Movement in the classroom is beneficial for many reasons. First and foremost, getting up to move in the classroom might help anxious students relieve stress. Moving around during class also helps to reduce stress, and it helps to get our blood circulating. Here are five ways to incorporate movement in your classroom to improve learning and student engagement.
Here is a list of 8 ways you can add movement to your classroom while also incorporating student accountability.
1. Collaborative Brainstorming
There are so many positive benefits that stem from collaborative brainstorming. Not only do students get to learn from and teach one another, they also gain self-confidence. To conduct group brainstorming in your classroom, assign a variety of different topics to each group. Each group should have a different topic. Students will get up and move to work with their new group. This activity also lends itself to a gallery walk activity to promote even more movement in the classroom.
To add in accountability, keep the groups small and circulate throughout the classroom as students work.
2. Sticky Note Questions and Answers
One quick and easy way to get students engaged and moving is to incorporate sticky notes in your lesson. Ask students a question and have them respond on the sticky note. After students write the answer to the question on the notes, they will get up and post their notes on the board. This strategy can work as a bell-ringer activity or as a quick little break in the middle of the lesson. It is also a great strategy to use to survey your students when assessing prior knowledge.
To add in accountability, instruct students to write their names on the back of the sticky note.
Incorporating learning stations in your lesson plans is a great way to encourage movement in the classroom. Several stations I frequently use in the classroom are a reading station, practice station, and tech station. The reading station might be a section from a novel you are currently reading in class, a speech related to the theme of a novel you are reading in class, or a nonfiction article that connects to your current unit of study. The practice station is usually a group worksheet or brainstorming organizer where students practice a skill they are working on. The tech station is generally dedicated class time for students to work on an assignment on the computer. These three stations require little prep on your part, and they help the class period go by much quicker.
To add in accountability, have students turn their work in at the end of each station.
4. Escape Rooms
Escape rooms are all the rage right now, and they make learning fun. In fact, students beg for more escape rooms. Recently, I conducted two escape room challenges in my classroom: a growth mindset escape room and a nonfiction reading escape room. My students were moving, collaborating, and problem-solving, and it was amazing!

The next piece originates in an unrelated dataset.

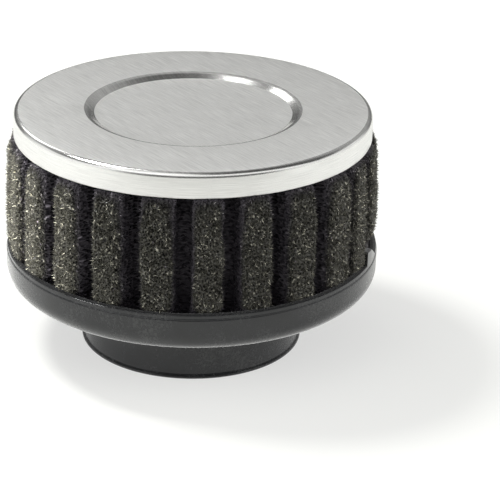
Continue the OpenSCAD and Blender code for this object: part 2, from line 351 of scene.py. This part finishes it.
def buildFoam(material):
    perPleat = foam["columns"]
    columns = perPleat * foam["pleats"]
    rowZ = np.arange(foam["resinLow"] - foam["intoResin"], foam["resinHigh"] + foam["intoResin"],
                     foam["rowHeight"])
    rows = len(rowZ)
    row, column = np.meshgrid(np.arange(rows), np.arange(columns), indexing="ij")
    isPore = scatterPores(row.shape)
    jitter = foam["cellJitter"]
    place = column + 0.5 * (row % 2) + rng.uniform(-jitter, jitter, row.shape)
    z = rowZ[row] + foam["rowHeight"] * rng.uniform(-jitter, jitter, row.shape)
    pleat = np.floor(place / perPleat).astype(int)
    share = 2 * (place / perPleat - pleat) - 1
    pleat = pleat % foam["pleats"]
    push = rng.normal(0, foam["strutRough"], row.shape)
    broken = rng.random(row.shape) < foam["brokenStruts"]
    push = push + np.where(broken, foam["brokenLength"] * rng.random(row.shape), 0)
    push = np.where(isPore, -rng.uniform(*foam["poreDepth"], row.shape), push)
    outside, _ = surfacePoint(share, pleat, z, push)
    outside = keepClear(outside, pleat).reshape(-1, 3)

    # the closed ends in the resin, and the plain inside of the sheet, which nothing shows
    ringShare = 2 * ((np.arange(columns) % perPleat) / perPleat) - 1
    ringAngle = (np.arange(columns) // perPleat) * 2 * halfTurn

    def ring(endRadius, inwards, height):
        rx, ry, _, _ = foldLine(ringShare, endRadius + 0 * ringShare, foam["foldWidth"], inwards)
        return np.column_stack([rx * np.cos(ringAngle) - ry * np.sin(ringAngle),
                                rx * np.sin(ringAngle) + ry * np.cos(ringAngle),
                                height + 0 * rx])

    bottom, top = foamLow.z / mm, foamHigh.z / mm
    innerEnd = min(foam["lowEndRadius"], foam["highEndRadius"])
    inset = foam["endInset"]
    lowRing = ring(foam["lowEndRadius"] - inset, inset, bottom)
    highRing = ring(foam["highEndRadius"] - inset, inset, top)
    innerLow = ring(innerEnd, foam["sheet"], bottom)
    innerHigh = ring(innerEnd, foam["sheet"], top)
    points = np.vstack([innerLow, lowRing, outside, highRing, innerHigh]) * mm
    ringsBefore = 2
    order = np.arange(len(points)).reshape(-1, columns)
    faces = []
    nextColumn = np.roll(np.arange(columns), -1)
    for r in range(len(order)):
        low, high = order[r], order[(r + 1) % len(order)]
        gridRow = r - ringsBefore
        if 0 <= gridRow < rows and gridRow % 2 == 1:
            first = np.column_stack([low, high[nextColumn], high])
            second = np.column_stack([low, low[nextColumn], high[nextColumn]])
        else:
            first = np.column_stack([low, low[nextColumn], high])
            second = np.column_stack([high, low[nextColumn], high[nextColumn]])
        faces += first.tolist() + second.tolist()
    piece = makePiece("foam_pleats", points, faces, material, smooth=False)
    strut = np.zeros(len(points))
    strut[ringsBefore * columns:ringsBefore * columns + isPore.size] = ~isPore.ravel()
    # painted shade: deep in the grooves the struts fade to the pore colour, without dust or glints
    wearAndPaintedShade, light = dustAndPaintedLight(points / mm, scatterToneAndPaintedGlints(len(points)))
    addLayer(piece, "strut", strut * wearAndPaintedShade)
    addLayer(piece, "light", light)
    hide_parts("foam_element")
    print("foam:", len(faces), "triangles")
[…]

To add in accountability, require every student to turn in either an answer sheet or a reflection.
5. Give One, Get One
Give One Get One is a great strategy that is easy to implement in any lesson. I like using this strategy best after taking notes or reviewing a film or Ted Talk. To incorporate this learning strategy in your lesson plan, instruct students to get up and share their notes or one of their takeaways with another student. Then, they will need to ask another student to share notes or for their takeaway.
To add in accountability, have students write down the information they receive.
6. Gallery Walks
Gallery walks are one of my favorite ways to get students up and moving. One way that I introduce students to new concepts is by having my students complete group posters. They research the new idea and write information about it on the poster. For the gallery walk portion of this activity, have your students post their posters (or other work) up on the walls. You’ll want the work to be pretty spread out throughout the room. Then have students walk around the room examining each poster.
To add in accountability, have students complete a chart or take notes as they circulate throughout the room.
7. Carousel Questions
The carousel questions strategy is similar to a gallery walk, but rather than taking information from the posters and learning from the posters, students are contributing to the posters. This is a great strategy to use when you are introducing a new unit or reviewing a unit. Post chart or butcher paper around the room, and write different introductory or review questions on each page. Instruct students to walk throughout the room and answer each question. Complete the introduction or review strategy by reviewing several of the answers with the class.
To add in accountability, you can assign this as group work. Have students circulate throughout the room in groups and assign a different color marker for each group. At the end of the activity, check to see if every single color is present in the paper.
8. Take them outside
One sure fire way to get students moving is to take them outside for the lesson. If it is a beautiful day and you have reading or writing scheduled, take students outside to complete the task.
To add in accountability, collect the assignment at the end of the class, or plan to do this again (especially if the students like being outside) as a positive reward for their conduct outside.